A fronte di tali mancanze, è giusto domandarsi: cosa possiamo fare NOI in prima persona per cambiare le cose?

Illuminante è lo spunto di Carlotta Gagna, traininpink, la seguitissima personal trainer che utilizza i social per trasmettere i suoi consigli da professionista sul benessere fisico, che poi è anche mentale.

Qui il suo post sulla questione.

Semplici parole le sue, di quelle che leggiamo ogni giorno e trascuriamo in un attimo.

Quante volte scorrendo le storie sui social si inciampa in una discussione come quella di Giulia De Lellis sull’acne. Insomma, su quanto sia difficile accettarsi, ma che deve comunque essere un lavoro da fare su se stesse. Ecco, quelle parole le apprezziamo, poi, però, cambiamo storia e lei è subito perfetta. Invece, una ragazzina che soffre dello stesso disturbo dell’influencer, si guarda allo specchio e non è cambiata. Non migliora 15 secondi dopo (il tempo di una stories) rimane se stessa e non si accetta.
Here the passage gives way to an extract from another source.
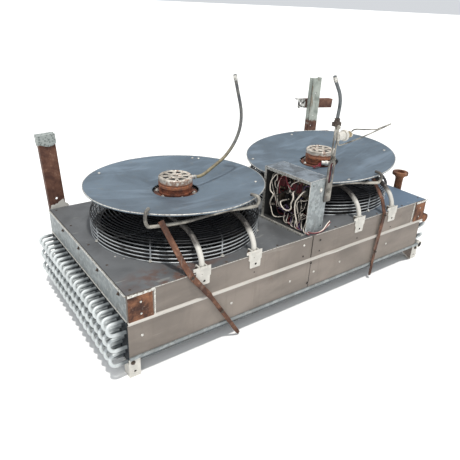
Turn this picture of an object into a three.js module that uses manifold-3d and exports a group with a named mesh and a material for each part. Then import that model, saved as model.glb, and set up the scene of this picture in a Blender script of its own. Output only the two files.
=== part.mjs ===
// Twin-fan finned-coil cooler section, standing on short feet with its fans on top.
// Millimetres. X runs along the casing to the right, Y to the rear, Z up.
// Everything is laid out from the front left bottom corner of the lower front panel, then the
// whole unit is moved so that the middle of its base is the origin.
import * as THREE from 'three';
import { mergeVertices } from 'three/addons/utils/BufferGeometryUtils.js';
import Module from 'manifold-3d';

const wasm = await Module();
wasm.setup();

// ---- driving dimensions ----------------------------------------------------------------------
const LENGTH = 1916;            // casing, left end to right end
const WIDTH = 935;              // casing, front to rear
const DECK = 297;               // top of the fan deck above the lower panel's bottom edge
const SPLIT = 158;              // height of the joint between lower and upper panels
const SEAM = 980;               // where the left and right sheets meet
const SHEET = 2;                // casing sheet
const GAP = 0.3;                // clearance between touching pieces
const FOOT_DROP = 105;          // from the lower panel's bottom edge to the ground

const TUBE_R = 8;               // coil tube
const ROWS = 6;
const COLUMNS = 20;
const ROW_PITCH = 36.8;
const COLUMN_PITCH = 46;
const FIRST_COLUMN = 12;
const TOP_ROW = 162;            // height of the highest tube row
const BEND_REACH = 84;          // return bends stand this far out of the left end

const FAN_Y = WIDTH / 2;
const FANS = [                  // each fan: place, height of the cover disc's hole, disc tilt, stay rod
  {
    name: '1', x: 482, hole: 174, tilt: [0, 0.027],
    stay: [{ angle: -135, height: 181, rim: 230.6 }, { angle: -66, height: 203, rim: 233.1 }],
  },
  {
    name: '2', x: 1459, hole: 172, tilt: [-0.097, -0.011],
    stay: [{ angle: -150, height: 160 }, { angle: -90, height: 180, rim: 215 }],
  },
];
const BELL_R = 362;
const GUARD_R = 408;
const BLADE_R = 352;
const BLADES = 6;
const HUB_R = 92;
const MOTOR_R = 79;
const DISC_R = 430;
const DISC_HOLE_R = 112;
const DISC_DISH = 48;           // rim above hole
const ARM_SPREAD = 137;         // support tubes each side of the fan's axis
const ARM_R = 12.5;
const ARM_TOP = 142;            // axis of a support tube above the deck

const BOX = { x: 943, y: 24, turn: 5.5, depth: 132, width: 298, height: 272 };

// ---- solids ----------------------------------------------------------------------------------
function solid(geometry) {
  const source = geometry.clone();
  source.deleteAttribute('normal');
  source.deleteAttribute('uv');
  const merged = mergeVertices(source, 1e-3);
  const vertices = new Float32Array(merged.attributes.position.array);
  const index = Uint32Array.from(merged.index.array);
  const corner = (i) => new THREE.Vector3().fromArray(vertices, 3 * index[i]);
  const kept = [];
  let volume = 0;
  for (let i = 0; i < index.length; i += 3) {
    if (index[i] === index[i + 1] || index[i + 1] === index[i + 2] || index[i] === index[i + 2]) continue;
    kept.push(index[i], index[i + 1], index[i + 2]);
    volume += corner(i).dot(corner(i + 1).cross(corner(i + 2)));
  }
  const triVerts = Uint32Array.from(volume > 0 ? kept : kept.reverse());
  return new wasm.Manifold(new wasm.Mesh({ numProp: 3, vertProperties: vertices, triVerts }));
}

const join = (first, ...rest) => rest.reduce((sum, piece) => sum.add(piece), first);
const cut = (first, ...rest) => rest.reduce((left, piece) => left.subtract(piece), first);

function block(x0, x1, y0, y1, z0, z1) {
  const geometry = new THREE.BoxGeometry(x1 - x0, y1 - y0, z1 - z0);
  return solid(geometry.translate((x0 + x1) / 2, (y0 + y1) / 2, (z0 + z1) / 2));
}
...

Qui si inserisce perfettamente il discorso di Carlotta, occorre spostare l’attenzione “da corpi perfetti a benessere interiore e salute”. Occorre, dunque, cercare di risolvere l’acne con le giuste cure ad esempio senza, però, crearne un disagio mentale. L’esempio di Giulia De Lellis è utile per far comprendere a tutti i personaggi social che per quanto dimostrino di avere imperfezioni come chiunque altro – e ciò è assolutamente da ammirare – basta andare nel loro profilo per sognare di essere così splendenti.

Dati Facebook alla mano, è arrivato il momento per tutti di essere più responsabili delle proprie azioni, parole e post pubblicati su Instagram. Quando le soluzioni non arrivano dall’alto, bisogna rimboccarsi le mani in qualche modo. Mahatma Gandhi, che non avrebbe mai immaginato di essere citato in una discussione sui social network, diceva: «Sii il cambiamento che vuoi vedere nel mondo». Sui social i protagonisti siamo noi e quindi noi “abbiamo il potere di cambiare le cose”. Se lo vuoi davvero, cambia tu essendo semplicemente te stess* senza filtri.